Migrant advocates welcomed the new humanitarian programme but slammed what they said was an expansion of Title 42, a Trump-era policy that has denied access to protection to thousands of people.

“The program … should not be viewed as a replacement for asylum protections enshrined in both US and international law,” Krish O’Mara Vignarajah, president and CEO of the Lutheran Immigration and Refugee Service, said in a statement. “It provides only temporary protection to a very limited subset of the millions of Venezuelans forced to leave their homeland.”

Vignarajah said the programme will disproportionately affect Venezuelans who deserve protection but do not have ties to the US.

To qualify for entry into the US when arriving by air, an applicant must be sponsored by a US-based person or organisation, DHS said.

Venezuelans who are accepted into the programme will be granted what is known as “humanitarian parole”, allowing them to live and work legally in the US for a limited time but not offering them a path to permanent status.

The US and Mexico said their plan is modelled after the “Uniting for Ukraine” programme, under which the Biden administration has allowed Ukrainians fleeing Russia’s invasion to enter the US to live and work if they can secure a financial sponsor in the country.

The US said it plans to admit up to 100,000 Ukrainians fleeing the war for stays of up two years under the scheme. So far, the US has admitted tens of thousands of Ukrainians.

Meanwhile, more than 6.8 million Venezuelans have fled their country since the economy tanked in 2014, mostly to Latin American and Caribbean countries.

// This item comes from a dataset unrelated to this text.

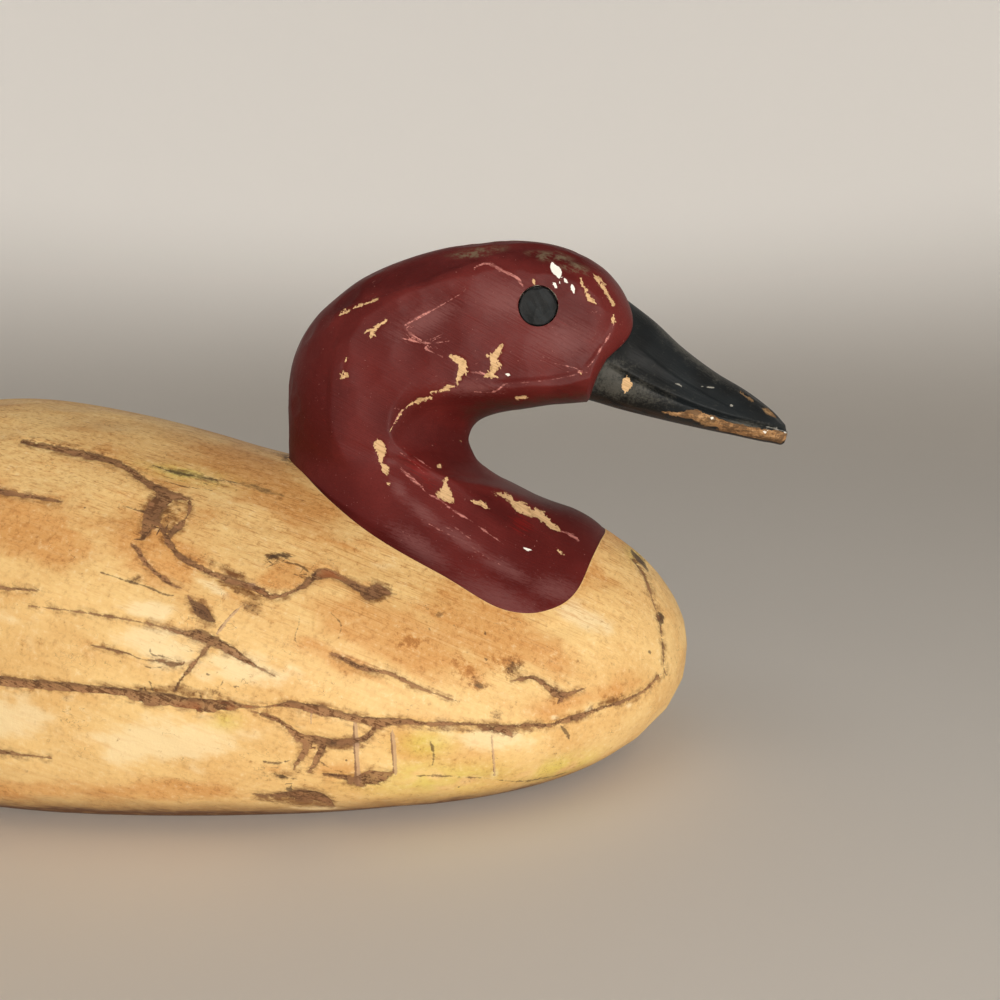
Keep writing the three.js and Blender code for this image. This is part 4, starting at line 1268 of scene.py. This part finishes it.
def set_camera(scene):
    """Puts the camera where the photograph was taken from."""
    data = bpy.data.cameras.new("photograph_camera")
    data.sensor_width = SENSOR_MM
    data.lens = FOCAL_PX / FRAME_PX * SENSOR_MM
    data.clip_start = 0.01
    camera = bpy.data.objects.new("photograph_camera", data)
    camera.location = (VIEW_X * MM, -VIEW_BACK * MM, VIEW_HEIGHT * MM)
    camera.rotation_euler = (math.radians(90) - VIEW_PITCH, 0, 0)
    scene.collection.objects.link(camera)
    scene.camera = camera


def make_stage(scene):
    lay_floor(scene.decoy_stage)
    hang_lamps(scene, scene.decoy_stage)
    set_camera(scene)
    scene.view_settings.view_transform = "Standard"


# The add-on

def colour_property(name, description, red, green, blue):
    return bpy.props.FloatVectorProperty(name=name, description=description, subtype="COLOR", size=3,
                                         min=0, max=1, default=rgb(red, green, blue))


def depth_property(name, description, default):
    return bpy.props.FloatProperty(name=name, description=description, default=default, min=0, max=0.002,
                                   subtype="DISTANCE", unit="LENGTH")


def light_property(name, description, default, **kind):
    return bpy.props.FloatProperty(name=name, description=description, default=default, min=0, **kind)


WATTS = {"subtype": "POWER", "unit": "POWER"}


class DecoyColours(bpy.types.PropertyGroup):
    """Colours of the old paint and of the wood under it, some of them also used for painted shade and painted
    highlights.
    """
    cream: colour_property("Cream", "Main colour of the body's paint", 240, 202, 136)
    tan: colour_property("Tan", "Darker, broad patches of the body's paint", 216, 164, 96)
    orange: colour_property("Orange", "Warm wash and brush streaks on the body", 206, 136, 66)
    pale: colour_property("Pale cream", "Palest patches, streaks and specks on the body", 250, 230, 184)
    green: colour_property("Green tint", "Tint low on the body", 222, 202, 100)
    brown: colour_property("Split brown", "Dirt in grain, cracks and splits", 110, 74, 46)
    split: colour_property("Split wood", "Old wood in the splits", 158, 114, 80)
    dark: colour_property("Dark brown", "Darkest dirt and specks", 66, 48, 36)
    rust: colour_property("Rust", "Reddish wood in the ridge split", 164, 96, 56)
    stain: colour_property("Stain", "Brown stains on the body", 112, 66, 28)
    soot: colour_property("Soot", "Olive grey dirt on the body", 92, 80, 54)
    drip: colour_property("Drip", "Dried runs below the ridge split", 190, 154, 124)
    burgundy: colour_property("Burgundy", "Main colour of the head and neck", 104, 36, 33)
    deep: colour_property("Deep burgundy", "Darker paint of the head and neck", 74, 18, 16)
    bright: colour_property("Bright red", "Glazed red paint low on the neck", 128, 22, 18)
    dusty: colour_property("Dusty pink", "Powdery bloom on the burgundy", 136, 86, 84)
    pink: colour_property("Pink scuff", "Scuffs in the burgundy", 214, 142, 132)
    soil: colour_property("Soil", "Grey dirt on the crown", 122, 108, 86)
    chip: colour_property("Chip", "Primer and wood in the head's chips", 226, 188, 140)
    white: colour_property("White chip", "Whitest chips", 250, 246, 236)
    black: colour_property("Black", "Bill and eye paint", 20, 22, 23)
    slate: colour_property("Slate", "Worn black paint", 36, 41, 44)
    ash: colour_property("Ash", "Powdery wear on the black", 104, 102, 94)
    wood: colour_property("Bare wood", "Wood showing on the bill", 168, 132, 88)


class DecoyWear(bpy.types.PropertyGroup):
    """How deep the knife and the years went."""
    flat_depth: depth_property("Knife flats", "Depth of the flats left by the knife", 0.00045)
    split_depth: depth_property("Splits", "Depth of the splits in the body", 0.0006)
    chip_depth: depth_property("Chips", "Depth of lost paint on the head", 0.00025)


class DecoyStage(bpy.types.PropertyGroup):
    """The floor and the lights."""
    floor: colour_property("Floor", "Colour of the floor", 224, 219, 212)
    glow: light_property("Backdrop light", "Light that the backdrop gives back", 0.5, max=1)
    key: light_property("Key light", "Power of the key light", 4.6, **WATTS)
    overhead: light_property("Overhead light", "Power of the overhead light", 3.0, **WATTS)
    room: light_property("Room light", "Strength of the light from all round", 0.06)


class DECOY_OT_body(bpy.types.Operator):
    """Carve the body, split its paint and colour it"""
    bl_idname = "decoy.body"
    bl_label = "Body"

    def execute(self, context):
        make_body(context.scene)
        return {"FINISHED"}


class DECOY_OT_head(bpy.types.Operator):
    """Carve the head, neck and bill, chip their paint and colour them"""
    bl_idname = "decoy.head"
    bl_label = "Head and neck"

    def execute(self, context):
        make_head(context.scene)
        return {"FINISHED"}


class DECOY_OT_eyes(bpy.types.Operator):
    """Cut the two eye pegs and paint them"""
    bl_idname = "decoy.eyes"
    bl_label = "Eyes"

    def execute(self, context):
        make_eye(context.scene, -1, "eye_right")
        make_eye(context.scene, 1, "eye_left")
        return {"FINISHED"}


class DECOY_OT_stage(bpy.types.Operator):
    """Lay the floor and set the lights and the camera"""
    bl_idname = "decoy.stage"
    bl_label = "Stage"

    def execute(self, context):
        make_stage(context.scene)
        return {"FINISHED"}


class DECOY_PT_panel(bpy.types.Panel):
    """Lists the decoy's pieces and their settings"""
    bl_label = "Duck Decoy"
    bl_idname = "DECOY_PT_panel"
    bl_space_type = "VIEW_3D"
    bl_region_type = "UI"
    bl_category = "Decoy"

    def draw(self, context):
        for operator in OPERATORS:
            self.layout.operator(operator.bl_idname)
        for group in (context.scene.decoy_colours, context.scene.decoy_wear, context.scene.decoy_stage):
            box = self.layout.box()
            for name in group.__annotations__:
                box.prop(group, name)


OPERATORS = (DECOY_OT_stage, DECOY_OT_body, DECOY_OT_head, DECOY_OT_eyes)
GROUPS = {"decoy_colours": DecoyColours, "decoy_wear": DecoyWear, "decoy_stage": DecoyStage}


def register():
    for made in (*GROUPS.values(), *OPERATORS, DECOY_PT_panel):
        bpy.utils.register_class(made)
    for name, group in GROUPS.items():
        setattr(bpy.types.Scene, name, bpy.props.PointerProperty(type=group))


def unregister():
    for name in GROUPS:
        delattr(bpy.types.Scene, name)
    for made in reversed((*GROUPS.values(), *OPERATORS, DECOY_PT_panel)):
        bpy.utils.unregister_class(made)


def main():
    register()
    for operator in (bpy.ops.decoy.stage, bpy.ops.decoy.body, bpy.ops.decoy.head, bpy.ops.decoy.eyes):
        operator()


if __name__ == "__main__":
    main()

But an increasing number of people have been heading towards the US, and the 24,000 slots that the Biden administration is offering are fewer than the number of Venezuelans who crossed the border from Mexico in August alone.

Alongside the agreement on Venezuelan migrants and refugees, Mexico’s foreign ministry and DHS said the US will make available about 65,000 temporary work visas for lower-skilled industries, roughly double the current annual allotment.

At least 20,000 of those temporary visas will be reserved for people from Haiti and northern Central American countries.

“The United States government has accepted the request of the Mexican government to substantially increase labor mobility in the region,” Mexico’s foreign ministry said in a statement. “The new proposal represents important and innovative progress towards the shared goal of ensuring orderly, safe, regular and humane migration.”